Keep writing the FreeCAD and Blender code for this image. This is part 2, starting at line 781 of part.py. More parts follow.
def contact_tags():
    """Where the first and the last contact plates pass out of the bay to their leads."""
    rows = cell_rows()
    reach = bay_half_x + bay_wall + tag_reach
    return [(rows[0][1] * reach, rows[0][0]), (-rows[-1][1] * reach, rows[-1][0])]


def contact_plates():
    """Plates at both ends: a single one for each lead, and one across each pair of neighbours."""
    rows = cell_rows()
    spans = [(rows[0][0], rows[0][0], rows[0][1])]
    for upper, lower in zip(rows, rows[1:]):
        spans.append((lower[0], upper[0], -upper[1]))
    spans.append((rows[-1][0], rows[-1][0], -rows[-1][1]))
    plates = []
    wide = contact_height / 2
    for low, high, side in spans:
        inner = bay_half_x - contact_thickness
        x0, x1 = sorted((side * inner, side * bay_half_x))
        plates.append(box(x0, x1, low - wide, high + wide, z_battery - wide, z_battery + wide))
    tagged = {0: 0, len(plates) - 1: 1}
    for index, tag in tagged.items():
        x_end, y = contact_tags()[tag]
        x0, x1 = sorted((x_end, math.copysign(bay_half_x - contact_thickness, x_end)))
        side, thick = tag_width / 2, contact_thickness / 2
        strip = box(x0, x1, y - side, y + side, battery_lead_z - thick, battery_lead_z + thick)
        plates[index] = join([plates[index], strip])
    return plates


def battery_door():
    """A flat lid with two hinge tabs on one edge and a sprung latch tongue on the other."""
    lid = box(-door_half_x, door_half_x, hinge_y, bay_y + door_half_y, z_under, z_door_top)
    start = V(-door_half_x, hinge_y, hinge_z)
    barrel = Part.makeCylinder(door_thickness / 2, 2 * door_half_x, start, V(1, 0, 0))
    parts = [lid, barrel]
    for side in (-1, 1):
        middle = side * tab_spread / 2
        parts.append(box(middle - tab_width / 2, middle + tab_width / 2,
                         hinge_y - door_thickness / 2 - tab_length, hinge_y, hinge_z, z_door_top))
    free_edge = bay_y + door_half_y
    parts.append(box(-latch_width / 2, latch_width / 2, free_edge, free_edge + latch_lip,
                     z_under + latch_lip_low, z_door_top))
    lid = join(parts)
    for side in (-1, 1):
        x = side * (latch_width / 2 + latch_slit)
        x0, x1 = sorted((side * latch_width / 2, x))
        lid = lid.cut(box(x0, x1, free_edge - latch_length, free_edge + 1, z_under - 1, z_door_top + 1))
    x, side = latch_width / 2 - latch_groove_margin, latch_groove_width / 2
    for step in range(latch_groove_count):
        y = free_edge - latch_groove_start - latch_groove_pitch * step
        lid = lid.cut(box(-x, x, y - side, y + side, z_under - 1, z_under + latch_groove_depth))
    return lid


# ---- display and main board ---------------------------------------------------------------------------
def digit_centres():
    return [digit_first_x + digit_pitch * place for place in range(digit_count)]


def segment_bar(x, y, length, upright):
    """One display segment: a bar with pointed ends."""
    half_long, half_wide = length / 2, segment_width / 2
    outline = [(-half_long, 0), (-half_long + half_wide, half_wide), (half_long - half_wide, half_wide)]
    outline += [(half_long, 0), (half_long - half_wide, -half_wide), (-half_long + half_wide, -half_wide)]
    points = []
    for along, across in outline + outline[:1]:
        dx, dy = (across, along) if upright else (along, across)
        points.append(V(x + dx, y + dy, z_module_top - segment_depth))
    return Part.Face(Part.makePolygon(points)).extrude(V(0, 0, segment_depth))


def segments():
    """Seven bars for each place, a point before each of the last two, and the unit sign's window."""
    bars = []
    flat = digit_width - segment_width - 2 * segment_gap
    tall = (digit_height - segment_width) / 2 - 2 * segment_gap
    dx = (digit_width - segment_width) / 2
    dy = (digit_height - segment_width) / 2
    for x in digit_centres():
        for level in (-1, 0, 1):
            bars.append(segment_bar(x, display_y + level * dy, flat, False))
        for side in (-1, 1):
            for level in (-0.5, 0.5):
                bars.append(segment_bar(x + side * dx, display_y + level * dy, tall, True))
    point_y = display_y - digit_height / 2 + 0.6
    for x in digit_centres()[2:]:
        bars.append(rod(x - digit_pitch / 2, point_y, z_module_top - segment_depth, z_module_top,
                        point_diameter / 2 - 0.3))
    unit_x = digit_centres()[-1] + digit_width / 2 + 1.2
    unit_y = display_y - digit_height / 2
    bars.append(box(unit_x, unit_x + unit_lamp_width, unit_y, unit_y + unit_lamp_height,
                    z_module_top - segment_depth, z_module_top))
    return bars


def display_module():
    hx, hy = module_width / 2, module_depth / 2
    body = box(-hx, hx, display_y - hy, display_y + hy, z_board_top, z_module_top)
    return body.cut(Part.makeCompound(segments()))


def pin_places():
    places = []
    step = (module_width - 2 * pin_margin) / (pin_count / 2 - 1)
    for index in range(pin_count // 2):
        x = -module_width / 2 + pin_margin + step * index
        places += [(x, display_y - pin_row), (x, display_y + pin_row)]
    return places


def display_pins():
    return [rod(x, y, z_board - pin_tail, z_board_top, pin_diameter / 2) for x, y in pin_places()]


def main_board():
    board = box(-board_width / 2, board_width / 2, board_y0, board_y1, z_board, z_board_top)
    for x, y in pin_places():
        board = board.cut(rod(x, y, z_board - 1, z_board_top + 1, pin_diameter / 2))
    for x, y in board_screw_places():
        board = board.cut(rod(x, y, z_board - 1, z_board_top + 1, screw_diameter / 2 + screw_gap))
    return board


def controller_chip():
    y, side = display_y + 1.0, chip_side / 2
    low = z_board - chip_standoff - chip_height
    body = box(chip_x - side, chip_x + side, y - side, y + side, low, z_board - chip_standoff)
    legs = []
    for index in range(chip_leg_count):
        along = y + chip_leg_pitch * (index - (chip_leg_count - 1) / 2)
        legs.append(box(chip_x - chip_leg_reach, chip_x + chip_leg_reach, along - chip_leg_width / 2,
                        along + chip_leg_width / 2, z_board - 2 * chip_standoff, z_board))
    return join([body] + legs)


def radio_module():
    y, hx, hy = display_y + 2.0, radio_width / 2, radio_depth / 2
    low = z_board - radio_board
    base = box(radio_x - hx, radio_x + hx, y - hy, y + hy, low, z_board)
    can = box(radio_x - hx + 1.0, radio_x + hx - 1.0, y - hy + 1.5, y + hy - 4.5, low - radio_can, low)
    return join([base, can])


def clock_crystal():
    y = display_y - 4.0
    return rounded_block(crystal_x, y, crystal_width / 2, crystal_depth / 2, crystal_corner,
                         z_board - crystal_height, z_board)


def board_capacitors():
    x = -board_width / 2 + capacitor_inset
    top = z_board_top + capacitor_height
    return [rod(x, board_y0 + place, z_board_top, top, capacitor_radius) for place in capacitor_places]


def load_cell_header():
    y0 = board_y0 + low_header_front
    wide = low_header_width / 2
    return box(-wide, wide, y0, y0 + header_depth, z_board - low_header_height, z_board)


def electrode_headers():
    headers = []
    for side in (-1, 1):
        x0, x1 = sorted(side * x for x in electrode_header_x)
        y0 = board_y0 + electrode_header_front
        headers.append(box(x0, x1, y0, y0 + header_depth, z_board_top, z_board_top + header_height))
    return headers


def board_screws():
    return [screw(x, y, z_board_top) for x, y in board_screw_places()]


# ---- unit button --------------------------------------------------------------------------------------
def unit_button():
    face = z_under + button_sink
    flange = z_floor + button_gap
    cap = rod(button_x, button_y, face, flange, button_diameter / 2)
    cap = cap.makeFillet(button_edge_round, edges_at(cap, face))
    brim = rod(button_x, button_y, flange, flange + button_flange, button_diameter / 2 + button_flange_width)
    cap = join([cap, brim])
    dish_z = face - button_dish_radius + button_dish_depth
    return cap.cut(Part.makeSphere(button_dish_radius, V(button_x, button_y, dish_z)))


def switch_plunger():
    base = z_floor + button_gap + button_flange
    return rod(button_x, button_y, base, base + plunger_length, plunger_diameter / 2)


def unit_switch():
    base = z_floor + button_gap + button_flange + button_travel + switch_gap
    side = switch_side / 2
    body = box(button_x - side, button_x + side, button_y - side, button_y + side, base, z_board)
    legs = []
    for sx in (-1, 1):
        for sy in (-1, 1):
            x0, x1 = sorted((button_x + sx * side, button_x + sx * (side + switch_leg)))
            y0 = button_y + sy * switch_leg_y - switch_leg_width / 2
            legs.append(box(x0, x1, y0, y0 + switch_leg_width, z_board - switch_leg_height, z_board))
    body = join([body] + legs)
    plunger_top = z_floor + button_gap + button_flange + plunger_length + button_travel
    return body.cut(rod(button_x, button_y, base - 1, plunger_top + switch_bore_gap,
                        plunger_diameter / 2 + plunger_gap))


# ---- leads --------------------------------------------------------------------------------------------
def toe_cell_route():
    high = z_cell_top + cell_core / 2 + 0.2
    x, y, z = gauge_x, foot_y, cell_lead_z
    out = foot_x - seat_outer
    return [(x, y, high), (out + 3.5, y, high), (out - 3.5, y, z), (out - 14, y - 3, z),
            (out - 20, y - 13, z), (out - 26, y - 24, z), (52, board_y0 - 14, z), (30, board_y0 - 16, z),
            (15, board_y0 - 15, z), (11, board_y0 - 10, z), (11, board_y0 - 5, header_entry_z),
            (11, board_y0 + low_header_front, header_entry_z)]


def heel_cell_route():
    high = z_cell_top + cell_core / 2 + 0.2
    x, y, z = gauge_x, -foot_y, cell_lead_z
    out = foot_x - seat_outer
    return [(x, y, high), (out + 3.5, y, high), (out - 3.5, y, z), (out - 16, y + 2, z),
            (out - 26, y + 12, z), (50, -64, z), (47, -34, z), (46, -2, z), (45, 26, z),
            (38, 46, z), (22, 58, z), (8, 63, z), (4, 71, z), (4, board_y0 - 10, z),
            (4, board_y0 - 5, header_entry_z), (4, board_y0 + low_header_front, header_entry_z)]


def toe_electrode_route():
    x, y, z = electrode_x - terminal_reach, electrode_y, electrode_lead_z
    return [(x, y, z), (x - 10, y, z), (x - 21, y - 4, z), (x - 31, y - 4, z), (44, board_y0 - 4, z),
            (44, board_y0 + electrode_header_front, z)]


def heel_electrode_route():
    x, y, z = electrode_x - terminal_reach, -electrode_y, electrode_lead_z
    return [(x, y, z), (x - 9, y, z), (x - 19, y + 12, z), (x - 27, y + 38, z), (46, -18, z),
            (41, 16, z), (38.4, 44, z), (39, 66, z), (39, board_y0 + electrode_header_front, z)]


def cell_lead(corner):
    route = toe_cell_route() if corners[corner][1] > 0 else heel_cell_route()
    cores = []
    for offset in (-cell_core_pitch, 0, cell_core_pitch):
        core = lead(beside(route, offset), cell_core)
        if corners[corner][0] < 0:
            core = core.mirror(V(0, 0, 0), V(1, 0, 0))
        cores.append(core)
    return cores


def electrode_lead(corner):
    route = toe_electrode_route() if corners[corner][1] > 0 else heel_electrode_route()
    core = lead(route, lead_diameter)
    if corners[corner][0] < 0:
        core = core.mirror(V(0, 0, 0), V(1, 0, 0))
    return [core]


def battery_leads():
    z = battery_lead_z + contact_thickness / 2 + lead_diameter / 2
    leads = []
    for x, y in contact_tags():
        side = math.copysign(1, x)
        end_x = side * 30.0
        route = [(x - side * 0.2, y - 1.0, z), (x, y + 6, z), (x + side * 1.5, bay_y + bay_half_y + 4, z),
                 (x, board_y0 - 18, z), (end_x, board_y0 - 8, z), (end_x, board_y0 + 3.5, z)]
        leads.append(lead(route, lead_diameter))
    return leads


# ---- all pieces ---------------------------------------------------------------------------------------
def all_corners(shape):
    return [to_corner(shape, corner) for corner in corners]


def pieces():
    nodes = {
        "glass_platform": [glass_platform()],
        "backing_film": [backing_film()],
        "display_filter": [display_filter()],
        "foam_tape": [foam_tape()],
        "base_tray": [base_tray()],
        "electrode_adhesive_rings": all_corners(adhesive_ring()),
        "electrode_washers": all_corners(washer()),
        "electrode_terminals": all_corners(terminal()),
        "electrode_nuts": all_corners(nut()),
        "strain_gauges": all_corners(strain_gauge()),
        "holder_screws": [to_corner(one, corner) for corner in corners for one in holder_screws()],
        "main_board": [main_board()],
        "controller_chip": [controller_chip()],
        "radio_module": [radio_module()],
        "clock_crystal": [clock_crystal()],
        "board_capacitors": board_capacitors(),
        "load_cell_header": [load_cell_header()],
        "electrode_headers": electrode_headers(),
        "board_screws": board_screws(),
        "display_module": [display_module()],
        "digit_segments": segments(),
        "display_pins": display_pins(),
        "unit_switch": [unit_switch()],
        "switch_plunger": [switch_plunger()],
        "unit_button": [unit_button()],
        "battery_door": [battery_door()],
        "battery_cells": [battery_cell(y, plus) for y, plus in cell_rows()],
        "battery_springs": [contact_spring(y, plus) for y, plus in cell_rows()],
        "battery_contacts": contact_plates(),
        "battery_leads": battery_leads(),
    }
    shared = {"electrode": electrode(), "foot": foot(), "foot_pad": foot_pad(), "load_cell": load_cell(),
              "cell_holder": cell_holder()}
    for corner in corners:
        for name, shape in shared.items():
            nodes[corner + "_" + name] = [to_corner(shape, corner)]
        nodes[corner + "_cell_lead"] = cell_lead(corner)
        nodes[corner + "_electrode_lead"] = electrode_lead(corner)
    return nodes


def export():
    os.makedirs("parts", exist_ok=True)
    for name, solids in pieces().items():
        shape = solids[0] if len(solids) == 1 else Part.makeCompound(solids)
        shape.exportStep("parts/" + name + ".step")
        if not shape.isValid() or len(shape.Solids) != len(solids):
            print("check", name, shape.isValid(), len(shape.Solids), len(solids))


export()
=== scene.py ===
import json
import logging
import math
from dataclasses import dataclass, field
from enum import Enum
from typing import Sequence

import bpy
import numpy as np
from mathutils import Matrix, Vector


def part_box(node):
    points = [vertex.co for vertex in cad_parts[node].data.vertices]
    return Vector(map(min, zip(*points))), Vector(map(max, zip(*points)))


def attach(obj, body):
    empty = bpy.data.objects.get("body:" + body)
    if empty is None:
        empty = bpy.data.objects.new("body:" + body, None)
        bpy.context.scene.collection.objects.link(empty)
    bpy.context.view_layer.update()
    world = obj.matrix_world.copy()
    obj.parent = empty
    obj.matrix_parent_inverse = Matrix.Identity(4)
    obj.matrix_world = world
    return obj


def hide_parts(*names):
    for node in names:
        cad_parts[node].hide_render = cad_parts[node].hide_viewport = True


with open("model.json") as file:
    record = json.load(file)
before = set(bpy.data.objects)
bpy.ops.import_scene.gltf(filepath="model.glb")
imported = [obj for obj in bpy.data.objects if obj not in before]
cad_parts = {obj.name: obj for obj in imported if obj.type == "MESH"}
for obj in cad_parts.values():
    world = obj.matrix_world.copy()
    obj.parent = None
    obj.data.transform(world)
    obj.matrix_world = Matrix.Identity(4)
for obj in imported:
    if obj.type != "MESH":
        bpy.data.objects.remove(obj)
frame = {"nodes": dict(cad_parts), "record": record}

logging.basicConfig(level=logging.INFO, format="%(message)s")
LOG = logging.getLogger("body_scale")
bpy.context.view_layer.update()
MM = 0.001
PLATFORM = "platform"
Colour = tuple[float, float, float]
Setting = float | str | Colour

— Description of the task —
Each line from the line with "if not shape.isValid()" to the line with "zip(*points))), Vector(map(max, zip(*points)))" is to be echoed exactly; both boundary lines are included, and nothing else is to be output.

— Written reply —
        if not shape.isValid() or len(shape.Solids) != len(solids):
            print("check", name, shape.isValid(), len(shape.Solids), len(solids))


export()
=== scene.py ===
import json
import logging
import math
from dataclasses import dataclass, field
from enum import Enum
from typing import Sequence

import bpy
import numpy as np
from mathutils import Matrix, Vector


def part_box(node):
    points = [vertex.co for vertex in cad_parts[node].data.vertices]
    return Vector(map(min, zip(*points))), Vector(map(max, zip(*points)))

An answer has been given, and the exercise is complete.